_EXERCISE:_ Within the data below, state how many lines contain the string "frame". Provide the number only.

◆ ◆ ◆ ◆ ◆ ◆ ◆

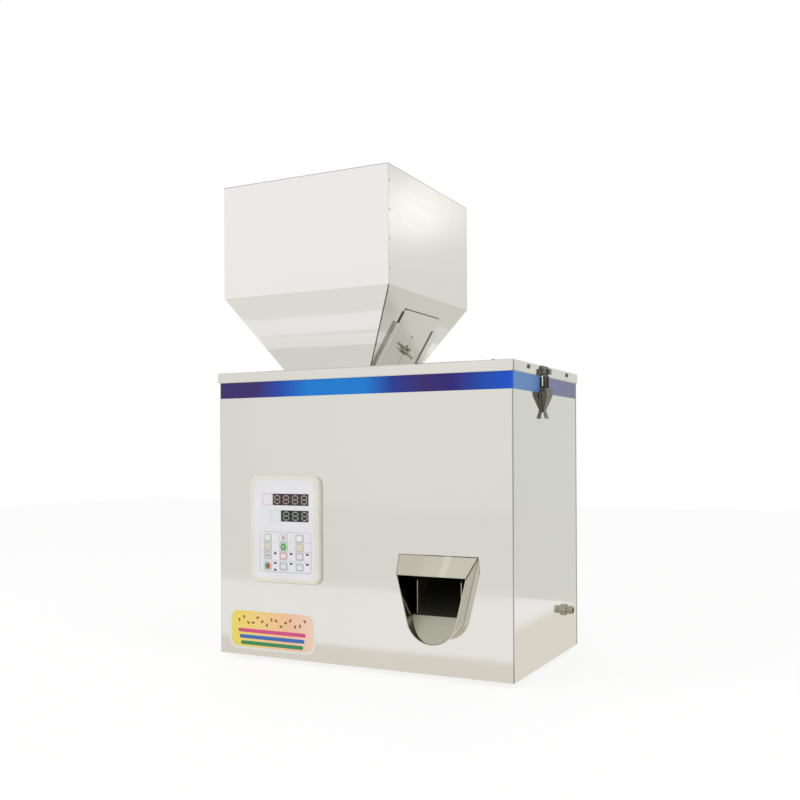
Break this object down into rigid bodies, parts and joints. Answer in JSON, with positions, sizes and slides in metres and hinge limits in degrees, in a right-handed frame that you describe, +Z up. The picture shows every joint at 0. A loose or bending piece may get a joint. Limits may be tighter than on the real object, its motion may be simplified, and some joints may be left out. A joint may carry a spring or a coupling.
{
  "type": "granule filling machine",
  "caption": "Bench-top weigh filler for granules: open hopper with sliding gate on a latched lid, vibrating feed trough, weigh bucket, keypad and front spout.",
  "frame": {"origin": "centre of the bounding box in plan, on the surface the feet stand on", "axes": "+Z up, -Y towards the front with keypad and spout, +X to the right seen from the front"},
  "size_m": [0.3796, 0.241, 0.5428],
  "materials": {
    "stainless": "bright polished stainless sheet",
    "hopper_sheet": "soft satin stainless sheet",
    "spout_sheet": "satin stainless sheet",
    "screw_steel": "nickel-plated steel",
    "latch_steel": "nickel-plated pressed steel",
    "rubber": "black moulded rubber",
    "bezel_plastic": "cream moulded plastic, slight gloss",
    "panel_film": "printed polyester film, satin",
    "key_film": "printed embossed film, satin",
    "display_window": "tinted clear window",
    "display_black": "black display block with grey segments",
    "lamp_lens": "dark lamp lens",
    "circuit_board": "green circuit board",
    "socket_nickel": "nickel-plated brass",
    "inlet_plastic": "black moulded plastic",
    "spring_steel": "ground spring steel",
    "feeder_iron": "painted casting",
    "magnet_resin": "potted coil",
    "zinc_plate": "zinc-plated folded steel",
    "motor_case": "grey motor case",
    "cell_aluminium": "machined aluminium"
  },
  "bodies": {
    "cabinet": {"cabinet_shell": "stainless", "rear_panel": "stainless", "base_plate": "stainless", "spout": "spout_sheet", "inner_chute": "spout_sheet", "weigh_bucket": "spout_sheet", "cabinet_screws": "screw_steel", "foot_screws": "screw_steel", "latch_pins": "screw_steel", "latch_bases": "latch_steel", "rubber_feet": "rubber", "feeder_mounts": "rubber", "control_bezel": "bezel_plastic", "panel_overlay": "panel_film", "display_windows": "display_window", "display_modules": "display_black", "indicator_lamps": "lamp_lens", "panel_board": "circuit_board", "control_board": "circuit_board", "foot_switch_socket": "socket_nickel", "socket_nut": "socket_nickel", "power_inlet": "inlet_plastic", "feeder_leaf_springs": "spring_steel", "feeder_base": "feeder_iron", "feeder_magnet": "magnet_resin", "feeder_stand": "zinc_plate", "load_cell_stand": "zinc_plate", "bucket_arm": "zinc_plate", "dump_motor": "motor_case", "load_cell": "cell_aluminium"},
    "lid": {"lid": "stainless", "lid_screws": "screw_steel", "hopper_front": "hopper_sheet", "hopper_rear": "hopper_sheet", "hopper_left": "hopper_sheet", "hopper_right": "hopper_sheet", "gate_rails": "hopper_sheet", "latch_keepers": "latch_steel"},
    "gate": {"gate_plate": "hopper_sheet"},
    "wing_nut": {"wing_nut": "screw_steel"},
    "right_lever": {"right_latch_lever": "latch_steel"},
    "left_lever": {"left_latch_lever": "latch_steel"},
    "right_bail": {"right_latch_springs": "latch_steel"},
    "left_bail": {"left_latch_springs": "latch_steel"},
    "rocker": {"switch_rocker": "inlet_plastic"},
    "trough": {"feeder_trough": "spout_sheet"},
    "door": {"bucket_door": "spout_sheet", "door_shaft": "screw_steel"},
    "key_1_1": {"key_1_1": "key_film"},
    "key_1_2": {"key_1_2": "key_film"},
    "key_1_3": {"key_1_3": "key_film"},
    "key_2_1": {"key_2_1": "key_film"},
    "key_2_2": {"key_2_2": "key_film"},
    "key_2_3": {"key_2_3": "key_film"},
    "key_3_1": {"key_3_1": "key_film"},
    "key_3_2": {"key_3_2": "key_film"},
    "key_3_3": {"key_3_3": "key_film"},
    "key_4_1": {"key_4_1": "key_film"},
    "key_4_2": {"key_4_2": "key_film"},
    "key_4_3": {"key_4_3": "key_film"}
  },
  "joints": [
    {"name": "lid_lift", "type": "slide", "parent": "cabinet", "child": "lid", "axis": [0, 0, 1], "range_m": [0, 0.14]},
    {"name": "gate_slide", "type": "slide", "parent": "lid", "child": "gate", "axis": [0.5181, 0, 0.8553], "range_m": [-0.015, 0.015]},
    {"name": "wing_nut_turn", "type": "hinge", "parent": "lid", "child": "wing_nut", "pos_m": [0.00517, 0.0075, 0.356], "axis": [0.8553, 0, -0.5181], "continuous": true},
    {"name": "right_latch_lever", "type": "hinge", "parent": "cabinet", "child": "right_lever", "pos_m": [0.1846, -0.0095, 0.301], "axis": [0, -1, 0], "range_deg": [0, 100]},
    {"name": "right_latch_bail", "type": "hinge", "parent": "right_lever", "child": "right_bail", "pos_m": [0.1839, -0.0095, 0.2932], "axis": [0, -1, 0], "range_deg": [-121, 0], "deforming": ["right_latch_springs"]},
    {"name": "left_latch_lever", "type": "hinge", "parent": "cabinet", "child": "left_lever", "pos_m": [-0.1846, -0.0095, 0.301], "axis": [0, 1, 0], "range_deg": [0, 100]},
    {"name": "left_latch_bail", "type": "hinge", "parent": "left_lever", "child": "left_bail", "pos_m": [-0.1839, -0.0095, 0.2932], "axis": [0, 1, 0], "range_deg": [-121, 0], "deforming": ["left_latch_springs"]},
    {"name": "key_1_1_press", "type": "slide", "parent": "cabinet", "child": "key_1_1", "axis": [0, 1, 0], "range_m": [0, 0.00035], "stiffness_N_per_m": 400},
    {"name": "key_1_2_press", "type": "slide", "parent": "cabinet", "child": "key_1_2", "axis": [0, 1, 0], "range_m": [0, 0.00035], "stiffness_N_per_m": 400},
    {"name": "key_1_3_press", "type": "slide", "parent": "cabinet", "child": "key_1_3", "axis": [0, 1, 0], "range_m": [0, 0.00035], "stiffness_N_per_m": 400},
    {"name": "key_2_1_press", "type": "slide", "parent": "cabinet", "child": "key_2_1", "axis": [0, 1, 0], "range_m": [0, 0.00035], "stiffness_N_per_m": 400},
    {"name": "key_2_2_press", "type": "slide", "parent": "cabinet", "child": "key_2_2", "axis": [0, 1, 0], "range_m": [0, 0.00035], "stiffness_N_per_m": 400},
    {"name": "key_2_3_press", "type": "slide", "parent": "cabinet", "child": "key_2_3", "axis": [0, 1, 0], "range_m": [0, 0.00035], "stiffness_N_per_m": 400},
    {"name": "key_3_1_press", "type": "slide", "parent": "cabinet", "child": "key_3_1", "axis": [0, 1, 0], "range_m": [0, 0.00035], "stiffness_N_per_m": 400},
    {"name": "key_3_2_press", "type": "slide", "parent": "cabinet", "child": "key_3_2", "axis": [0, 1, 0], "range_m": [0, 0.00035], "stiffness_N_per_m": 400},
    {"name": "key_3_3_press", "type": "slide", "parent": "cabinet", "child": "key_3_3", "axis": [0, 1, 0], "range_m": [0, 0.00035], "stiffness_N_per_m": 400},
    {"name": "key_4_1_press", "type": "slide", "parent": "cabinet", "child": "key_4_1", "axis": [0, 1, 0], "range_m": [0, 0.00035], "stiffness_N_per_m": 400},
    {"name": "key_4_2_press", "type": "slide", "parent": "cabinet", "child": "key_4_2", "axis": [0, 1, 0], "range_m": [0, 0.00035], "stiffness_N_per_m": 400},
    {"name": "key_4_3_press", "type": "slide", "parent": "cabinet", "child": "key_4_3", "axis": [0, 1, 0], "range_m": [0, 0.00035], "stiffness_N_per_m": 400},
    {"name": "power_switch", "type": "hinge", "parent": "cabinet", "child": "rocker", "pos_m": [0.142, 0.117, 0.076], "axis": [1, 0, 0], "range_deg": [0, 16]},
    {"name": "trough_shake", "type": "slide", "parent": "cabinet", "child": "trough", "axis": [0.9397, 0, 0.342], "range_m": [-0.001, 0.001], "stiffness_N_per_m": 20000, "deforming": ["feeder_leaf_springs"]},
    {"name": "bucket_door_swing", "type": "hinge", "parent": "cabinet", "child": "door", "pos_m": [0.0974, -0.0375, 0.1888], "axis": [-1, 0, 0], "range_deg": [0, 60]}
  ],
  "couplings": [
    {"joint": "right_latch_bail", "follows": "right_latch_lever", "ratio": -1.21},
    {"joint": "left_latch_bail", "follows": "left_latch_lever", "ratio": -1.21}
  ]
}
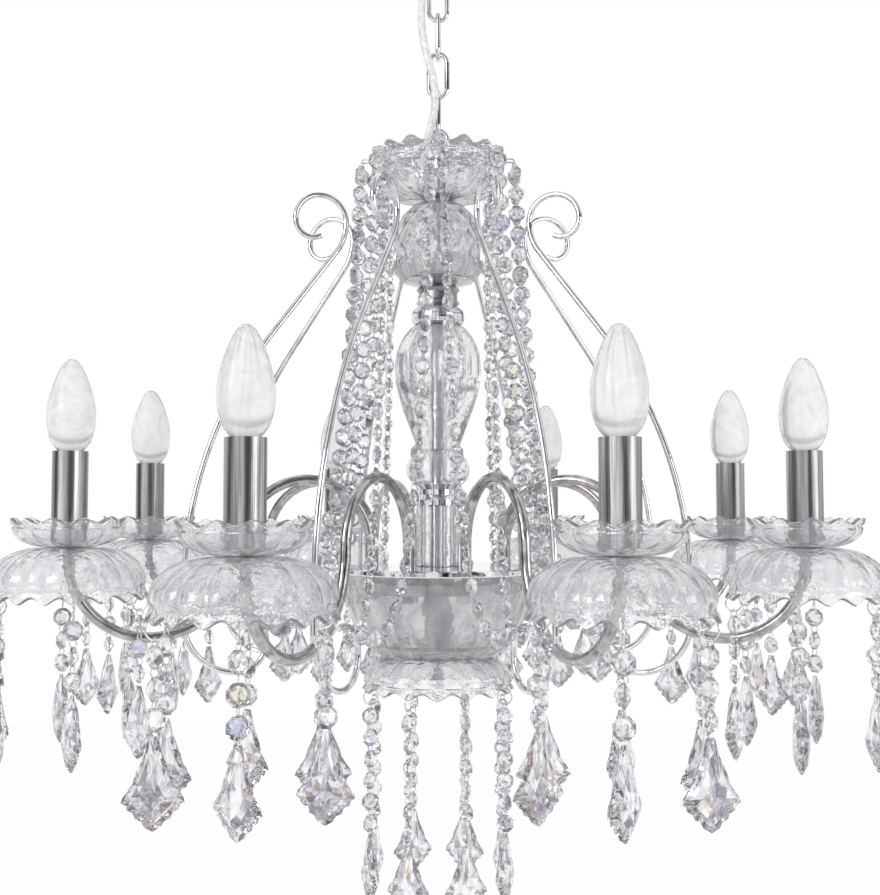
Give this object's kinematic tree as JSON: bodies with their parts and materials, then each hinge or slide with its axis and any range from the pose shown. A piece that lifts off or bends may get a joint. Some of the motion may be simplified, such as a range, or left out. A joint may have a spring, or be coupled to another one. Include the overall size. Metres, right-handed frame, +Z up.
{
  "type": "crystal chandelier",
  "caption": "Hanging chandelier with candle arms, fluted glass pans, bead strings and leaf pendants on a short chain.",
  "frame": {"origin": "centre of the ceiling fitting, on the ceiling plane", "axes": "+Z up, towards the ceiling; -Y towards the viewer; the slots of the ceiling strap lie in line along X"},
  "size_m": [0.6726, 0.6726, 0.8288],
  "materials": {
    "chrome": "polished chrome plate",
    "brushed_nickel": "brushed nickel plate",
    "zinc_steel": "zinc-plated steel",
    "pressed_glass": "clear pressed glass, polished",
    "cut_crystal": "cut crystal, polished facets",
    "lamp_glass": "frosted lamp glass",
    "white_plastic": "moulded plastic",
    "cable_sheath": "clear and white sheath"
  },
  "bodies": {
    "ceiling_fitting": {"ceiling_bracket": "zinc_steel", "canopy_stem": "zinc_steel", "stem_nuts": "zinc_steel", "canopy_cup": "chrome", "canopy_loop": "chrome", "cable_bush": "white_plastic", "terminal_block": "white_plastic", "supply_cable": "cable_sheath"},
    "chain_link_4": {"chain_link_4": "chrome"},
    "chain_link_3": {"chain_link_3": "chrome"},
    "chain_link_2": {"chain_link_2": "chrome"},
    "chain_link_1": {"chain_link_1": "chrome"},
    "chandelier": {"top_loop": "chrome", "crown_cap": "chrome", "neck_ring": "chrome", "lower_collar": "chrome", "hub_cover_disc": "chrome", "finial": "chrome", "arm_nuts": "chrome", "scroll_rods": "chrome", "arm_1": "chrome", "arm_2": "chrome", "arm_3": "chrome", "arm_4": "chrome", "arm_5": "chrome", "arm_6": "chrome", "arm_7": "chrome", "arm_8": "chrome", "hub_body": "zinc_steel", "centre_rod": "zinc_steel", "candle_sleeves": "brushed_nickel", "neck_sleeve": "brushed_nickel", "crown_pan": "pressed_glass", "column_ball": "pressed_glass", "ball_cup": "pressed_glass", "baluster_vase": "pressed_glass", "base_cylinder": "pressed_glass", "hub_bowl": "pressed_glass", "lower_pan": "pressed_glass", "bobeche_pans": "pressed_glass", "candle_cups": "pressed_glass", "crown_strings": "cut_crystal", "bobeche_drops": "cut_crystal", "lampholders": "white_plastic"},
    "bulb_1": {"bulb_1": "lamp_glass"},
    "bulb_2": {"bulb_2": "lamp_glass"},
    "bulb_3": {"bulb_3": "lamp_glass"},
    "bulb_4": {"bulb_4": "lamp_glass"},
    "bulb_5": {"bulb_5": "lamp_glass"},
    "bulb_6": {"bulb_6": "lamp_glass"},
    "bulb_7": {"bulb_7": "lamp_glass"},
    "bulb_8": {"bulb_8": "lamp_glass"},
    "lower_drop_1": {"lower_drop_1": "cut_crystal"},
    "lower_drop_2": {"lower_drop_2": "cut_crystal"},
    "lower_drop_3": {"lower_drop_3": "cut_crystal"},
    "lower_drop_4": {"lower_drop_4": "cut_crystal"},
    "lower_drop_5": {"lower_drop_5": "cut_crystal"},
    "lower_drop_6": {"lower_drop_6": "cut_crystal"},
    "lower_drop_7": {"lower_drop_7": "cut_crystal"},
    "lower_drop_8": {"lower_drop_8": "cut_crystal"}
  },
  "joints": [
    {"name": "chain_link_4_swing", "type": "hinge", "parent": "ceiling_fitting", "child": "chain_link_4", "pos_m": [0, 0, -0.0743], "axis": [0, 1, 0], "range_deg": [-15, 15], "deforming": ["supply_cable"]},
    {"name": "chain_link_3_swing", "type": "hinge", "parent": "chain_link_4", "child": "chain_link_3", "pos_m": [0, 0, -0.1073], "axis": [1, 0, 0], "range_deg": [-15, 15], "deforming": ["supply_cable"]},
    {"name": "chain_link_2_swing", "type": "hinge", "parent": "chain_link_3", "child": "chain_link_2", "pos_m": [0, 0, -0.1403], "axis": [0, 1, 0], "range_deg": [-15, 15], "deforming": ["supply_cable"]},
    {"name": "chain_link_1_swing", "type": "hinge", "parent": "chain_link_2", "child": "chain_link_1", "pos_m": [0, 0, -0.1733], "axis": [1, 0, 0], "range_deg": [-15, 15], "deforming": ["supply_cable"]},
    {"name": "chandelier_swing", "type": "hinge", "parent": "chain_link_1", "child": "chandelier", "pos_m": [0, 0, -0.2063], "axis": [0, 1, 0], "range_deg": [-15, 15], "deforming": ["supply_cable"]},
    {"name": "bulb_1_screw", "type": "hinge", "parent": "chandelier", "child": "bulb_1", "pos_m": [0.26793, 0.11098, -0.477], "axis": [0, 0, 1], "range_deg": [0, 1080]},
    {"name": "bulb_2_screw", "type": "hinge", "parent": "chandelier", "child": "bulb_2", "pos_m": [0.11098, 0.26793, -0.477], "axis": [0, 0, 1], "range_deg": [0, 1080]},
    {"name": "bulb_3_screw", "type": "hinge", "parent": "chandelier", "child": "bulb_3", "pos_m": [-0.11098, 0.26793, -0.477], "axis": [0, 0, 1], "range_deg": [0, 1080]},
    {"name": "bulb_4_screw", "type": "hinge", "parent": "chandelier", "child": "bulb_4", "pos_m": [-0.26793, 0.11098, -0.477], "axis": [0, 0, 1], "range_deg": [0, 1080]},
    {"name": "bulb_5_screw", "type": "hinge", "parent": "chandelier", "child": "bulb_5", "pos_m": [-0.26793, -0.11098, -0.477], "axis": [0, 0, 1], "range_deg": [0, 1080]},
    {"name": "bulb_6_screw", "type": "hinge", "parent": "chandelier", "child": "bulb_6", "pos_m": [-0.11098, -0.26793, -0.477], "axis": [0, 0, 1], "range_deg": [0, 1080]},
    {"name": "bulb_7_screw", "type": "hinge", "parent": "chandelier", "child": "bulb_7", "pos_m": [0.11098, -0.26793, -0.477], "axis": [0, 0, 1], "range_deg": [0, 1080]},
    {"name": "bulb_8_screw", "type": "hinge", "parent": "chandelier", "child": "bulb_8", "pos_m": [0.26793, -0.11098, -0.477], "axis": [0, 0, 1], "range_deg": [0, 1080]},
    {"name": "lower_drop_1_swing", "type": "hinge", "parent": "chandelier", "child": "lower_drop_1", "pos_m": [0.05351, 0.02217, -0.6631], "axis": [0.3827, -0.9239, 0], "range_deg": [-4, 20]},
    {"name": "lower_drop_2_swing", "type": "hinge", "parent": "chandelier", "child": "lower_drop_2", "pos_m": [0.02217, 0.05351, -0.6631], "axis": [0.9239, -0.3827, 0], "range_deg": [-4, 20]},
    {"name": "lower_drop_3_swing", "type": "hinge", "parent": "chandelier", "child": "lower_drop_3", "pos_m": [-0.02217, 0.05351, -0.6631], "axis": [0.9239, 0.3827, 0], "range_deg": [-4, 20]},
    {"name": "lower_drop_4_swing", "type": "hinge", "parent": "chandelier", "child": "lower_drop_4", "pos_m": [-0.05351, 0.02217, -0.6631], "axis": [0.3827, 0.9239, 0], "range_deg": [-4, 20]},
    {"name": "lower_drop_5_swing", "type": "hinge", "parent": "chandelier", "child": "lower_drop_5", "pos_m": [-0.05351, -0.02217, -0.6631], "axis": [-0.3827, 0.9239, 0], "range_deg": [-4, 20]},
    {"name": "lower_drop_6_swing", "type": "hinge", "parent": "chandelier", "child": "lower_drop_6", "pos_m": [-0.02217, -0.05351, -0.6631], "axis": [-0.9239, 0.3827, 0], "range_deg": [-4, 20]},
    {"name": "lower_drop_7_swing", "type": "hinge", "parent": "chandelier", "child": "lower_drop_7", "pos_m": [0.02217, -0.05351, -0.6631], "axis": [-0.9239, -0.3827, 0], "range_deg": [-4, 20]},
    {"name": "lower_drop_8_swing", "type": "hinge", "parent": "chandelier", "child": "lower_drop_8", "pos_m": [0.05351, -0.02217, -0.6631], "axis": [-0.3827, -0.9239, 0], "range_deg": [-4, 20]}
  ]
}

◆ ◆ ◆ ◆ ◆ ◆ ◆

_FULL SOLUTION:_ 4